2) Основания для следующих размышлений дали не только долгие годы наблюдений, но и – главным образом – анализ обширного пласта белорусского фольклора, эго-документов, а также Интернет-блогов, которые тоже являются эго-документами (см. подробно: Чернявская Ю. Белорусы: от “тутэйшых” к нации. Минск: ФУА-информ, 2010).
3) Население городов и местечек Белоруссии в те годы по преимуществу было русско-еврейским, еврейско-русско-польским, польско-еврейским.
4) Исторически белоруса записывали то “в поляки”, то “в русские” – по принадлежности территорий.
5) О тяготении жителей Западной Беларуси к соседней советской модели выразительно и доказательно писали Елена Гапова, Сергей Пивоварчик и ряд других исследователей.
6) Белорусские территории входили в “черту оседлости”.
7) Термин, объясняющий “цикличность” бедности, ее передачу из поколения в поколение за счет формирования у индивидов специфической ценностной системы, адаптирующейся к бремени необеспеченного образа жизни. См
.: Lewis O. Families: Mexican Case Studies in the Culture of Poverty. New York: Basic Books, 1959. – Примеч. ред.8) Все письма находятся в архиве автора статьи.
9) Еще в 1930-е годы постановлениями Совнаркома и ЦИК было запрещено препятствовать отходничеству крестьян из колхозов (см., например, постановление “Об отходничестве” от 30 июня 1931 года). Причины понятны: город нуждался в рабочих руках.

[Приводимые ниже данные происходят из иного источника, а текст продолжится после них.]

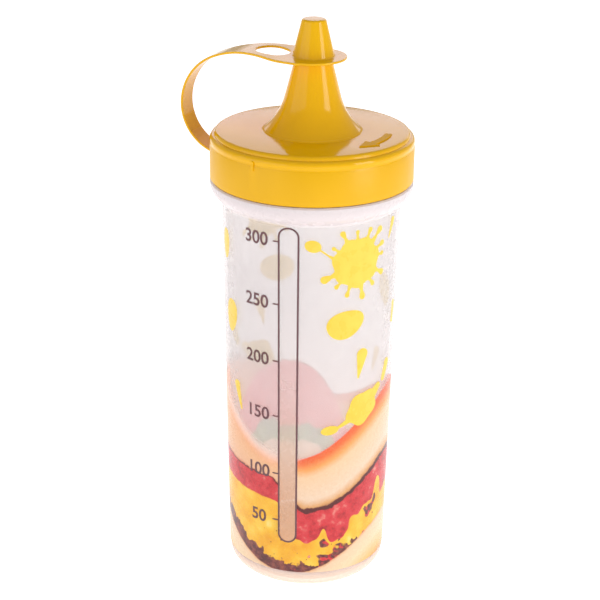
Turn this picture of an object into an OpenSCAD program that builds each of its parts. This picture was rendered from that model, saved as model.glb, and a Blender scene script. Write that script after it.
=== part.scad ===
// Squeeze sauce bottle: a translucent bottle with a printed film moulded into its wall, a screw lid
// with a conical nozzle, a sealing ring, and a tip cap tied to the lid by a strap.
// The origin is the centre of the base, +Z is up, and the strap leaves the lid towards -X.
// Millimetres.

/* [Bottle] */
// Outside radius of the wall, carried down to the base
base_r = 27.7; // [27:0.1:28.5]
// Outside radius of the wall under the collar
wall_top_r = 30.6; // [30.3:0.1:31]
// Radius of the rounded corner between the wall and the base
base_round = 6.2; // [4:0.1:8]
// Height of the collar's lower edge
collar_z = 137.6; // [137:0.1:138.2]
// Rounding of the collar from its side down to its lower edge
collar_round = 6.8; // [6:0.1:7]
// Thickness of the wall
wall_t = 1.3; // [1:0.1:1.5]
// Thickness of the base
floor_t = 1.6; // [1.4:0.1:2.4]
// Depth of the ring-shaped groove under the base
groove_depth = 0.6; // [0.3:0.1:0.8]
// Thickness of the printed film
film_t = 0.15; // [0.1:0.01:0.2]
// Height of the film's lower edge
film_z0 = 7.2; // [7:0.1:12]
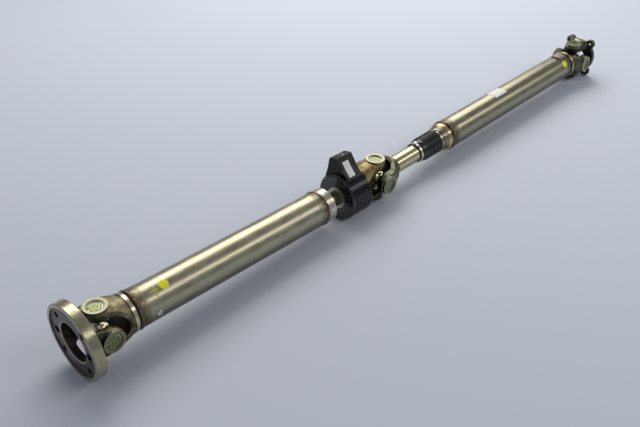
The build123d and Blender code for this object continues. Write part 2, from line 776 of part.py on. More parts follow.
front_cuff = slip_radius + soft_clearance
rear_cuff = cuff_seat_radius + seat_clearance
fold_root = sleeve_nose / 2 + 1.2
fold_crest = boot_diameter / 2 - boot_wall
cuff_end = boot_start + boot_cuff
fold_start = cuff_end + boot_cone
fold_pitch = (boot_end - boot_cuff - fold_start) / boot_folds
cone_radius = fold_crest - 1.5
inner_path = [
    (boot_start, front_cuff), (cuff_end, front_cuff),
    (cuff_end + 3, cone_radius - 1), (fold_start, cone_radius),
]
outer_path = [
    (boot_start, front_cuff + boot_wall), (cuff_end - boot_wall / 2, front_cuff + boot_wall),
    (cuff_end + 3 - boot_wall / 2, cone_radius - 1 + boot_wall), (fold_start, cone_radius + boot_wall),
]
for index in range(boot_folds):
    crest_at = fold_start + (index + 0.5) * fold_pitch
    inner_path += [(crest_at - 0.7, fold_crest), (crest_at + 0.7, fold_crest)]
    outer_path += [(crest_at - 1.1, fold_crest + boot_wall), (crest_at + 1.1, fold_crest + boot_wall)]
    if index < boot_folds - 1:
        root_at = fold_start + (index + 1) * fold_pitch
        inner_path += [(root_at - 0.6, fold_root), (root_at + 0.6, fold_root)]
        outer_path += [(root_at, fold_root + boot_wall)]
inner_path += [(boot_end - boot_cuff, rear_cuff), (boot_end, rear_cuff)]
outer_path += [(boot_end - boot_cuff + boot_wall / 2, rear_cuff + boot_wall), (boot_end, rear_cuff + boot_wall)]
with BuildPart() as slip_boot:
    with BuildSketch(rear_line):
        with BuildLine():
            Polyline(*inner_path, *reversed(outer_path), close=True)
        make_face()
    revolve(axis=Axis(rear_line.origin, rear_line.x_dir))
write(slip_boot.part, "slip_boot")


def band_clamp(start, inner_radius, name):
    """Worm-free crimp band with one raised ear."""
    band_width = 7.0
    band_thickness = 1.0
    with BuildPart() as band:
        with BuildSketch(across(rear_line, start)):
            Circle(inner_radius + band_thickness)
            Circle(inner_radius, mode=Mode.SUBTRACT)
        extrude(amount=band_width)
        with BuildSketch(across(rear_line, start + 0.5)):
            with Locations((0, inner_radius + band_thickness + 1.6)):
                Rectangle(7.0, 4.2)
        extrude(amount=band_width - 1)
    write(band.part, name)


band_clamp(boot_start + 1.5, front_cuff + boot_wall + soft_clearance, "front_boot_clamp")
band_clamp(boot_end - 8.5, rear_cuff + boot_wall + seat_clearance, "rear_boot_clamp")

# ---- Rear tube ----
weld_ring(rear_line, sleeve_end, rear_bore_radius, rear_tube_radius, "rear_weld_near")
rear_tube_start = sleeve_end + weld_width
rear_end_line = along(rear_line, rear_spacing)
rear_fork_line = sideways(reverse(rear_end_line))
rear_weld_start = tube_yoke(rear_fork_line, rear_tube_radius, "rear_tube_yoke")
rear_tube_end = rear_spacing - rear_weld_start - weld_width
write(tube(rear_line, rear_tube_start, rear_tube_end, rear_tube_radius), "rear_tube")
weld_ring(
    rear_fork_line, rear_weld_start, rear_bore_radius, rear_tube_radius, "rear_weld_far"
)

weight_end = rear_tube_end - weight_gap
weight_inner = rear_tube_radius + seat_clearance
with BuildPart() as balance_weight:
    with BuildSketch(across(rear_line, weight_end - weight_length)):
        Circle(weight_inner + weight_thickness)
        Circle(weight_inner, mode=Mode.SUBTRACT)
        with Locations((0, rear_tube_radius)):
            Rectangle(weight_width, rear_tube_radius, mode=Mode.INTERSECT)
    extrude(amount=weight_length)
write(balance_weight.part, "balance_weight")

# ---- Rear joint and rear flange yoke ----
joint_kit(rear_flange_line, "rear")
rear_upright, rear_level = ear_axes(rear_flange_line)
ear_fittings(rear_level, "rear_tube_yoke")
ear_fittings(rear_upright, "rear_flange")

plate_end = rear_plate_start + rear_plate
rear_bolt_places = [(side * rear_bolt_reach, rise * rear_bolt_rise) for side in (1, -1) for rise in (1, -1)]
rear_arms = fork(rear_flange_line, rear_plate_start + 4, 30, 52, rear_plate_start, 8)
with BuildPart() as rear_flange_yoke:
    with BuildSketch(across(rear_flange_line, rear_plate_start)):
        Circle(rear_hub_diameter / 2)
        with Locations(*rear_bolt_places):
            Circle(rear_lobe / 2)
        for way in (1, -1):
            with Locations(Location((0, 0), way * rear_bolt_angle)):
                Rectangle(rear_bolt_circle, rear_lobe)
    extrude(amount=rear_plate)
    add(rear_arms)
    with BuildSketch(across(rear_flange_line, plate_end)):
        Circle(rear_pilot_diameter / 2)
    extrude(amount=rear_pilot_depth)
    with BuildSketch(across(rear_flange_line, rear_plate_start - 2)):
        Circle(rear_bore / 2)
    extrude(amount=rear_plate + rear_pilot_depth + 4, mode=Mode.SUBTRACT)
    with BuildSketch(across(rear_flange_line, rear_plate_start - 1)):
        with Locations(*rear_bolt_places):
            Circle(rear_bolt_hole / 2)
    extrude(amount=rear_plate + 2, mode=Mode.SUBTRACT)
write(rear_flange_yoke.part, "rear_flange_yoke")
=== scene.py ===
import json
import math
import random

import bmesh
import bpy
from mathutils import Matrix, Vector
from mathutils.bvhtree import BVHTree


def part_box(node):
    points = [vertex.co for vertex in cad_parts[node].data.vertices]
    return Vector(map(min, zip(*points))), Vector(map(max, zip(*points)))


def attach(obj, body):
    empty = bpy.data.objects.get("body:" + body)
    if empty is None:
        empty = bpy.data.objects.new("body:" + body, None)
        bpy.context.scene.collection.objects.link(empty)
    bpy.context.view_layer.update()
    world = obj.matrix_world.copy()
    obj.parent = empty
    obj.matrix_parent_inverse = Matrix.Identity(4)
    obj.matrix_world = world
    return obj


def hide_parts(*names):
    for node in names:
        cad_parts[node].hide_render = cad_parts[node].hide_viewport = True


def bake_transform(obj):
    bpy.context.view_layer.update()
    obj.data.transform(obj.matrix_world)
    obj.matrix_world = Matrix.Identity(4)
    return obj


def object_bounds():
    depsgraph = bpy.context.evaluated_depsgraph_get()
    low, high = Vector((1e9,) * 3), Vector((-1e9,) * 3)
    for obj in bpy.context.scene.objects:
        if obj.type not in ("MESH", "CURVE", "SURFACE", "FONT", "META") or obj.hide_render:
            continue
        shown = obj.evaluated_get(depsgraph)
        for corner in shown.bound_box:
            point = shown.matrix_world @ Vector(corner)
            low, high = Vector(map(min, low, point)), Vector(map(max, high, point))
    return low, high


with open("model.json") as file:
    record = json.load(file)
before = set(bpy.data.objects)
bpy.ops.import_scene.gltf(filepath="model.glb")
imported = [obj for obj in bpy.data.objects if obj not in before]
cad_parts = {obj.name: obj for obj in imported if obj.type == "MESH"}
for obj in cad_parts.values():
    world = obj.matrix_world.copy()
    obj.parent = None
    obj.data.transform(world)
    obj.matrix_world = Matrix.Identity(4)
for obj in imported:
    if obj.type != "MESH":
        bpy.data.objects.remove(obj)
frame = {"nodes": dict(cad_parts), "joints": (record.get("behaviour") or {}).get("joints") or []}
cad_low, cad_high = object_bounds()
nodes = frame["nodes"]
joints = {joint["name"]: joint for joint in frame["joints"]}
random.seed(7)

# ---- Shaft lines: the origin, the direction along the shaft, and the floor ----
NEAR_JOINT = Vector(joints["near_cross_turn"]["pos_m"])
CENTRE_JOINT = Vector(joints["centre_cross_turn"]["pos_m"])
REAR_JOINT = Vector(joints["rear_cross_swing"]["pos_m"])
FLOOR = cad_low.z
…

10) О процентном соотношении погибших белорусов и евреев тогда не говорили, и, думаю, мало кто задумывался. Теперь, впрочем, тоже.
11) Впрочем, это верно лишь для периода до 1930 года, когда врагом номер один стали “буржуазные националисты” и белорусские гуманитарии, первыми ставшие жертвами репрессий.
12) Еще раз подчеркну: я говорю именно о белорусской ситуации: в разных республиках процесс “советской унификации” развивался по собственным законам.
13) Трасянка – белорусско-русская смесь, аналог украинского суржика. На нем разговаривали (и разговаривают до сих пор) не только крестьяне, но и выходцы из крестьянской среды первого и второго поколений – жители городских окраин.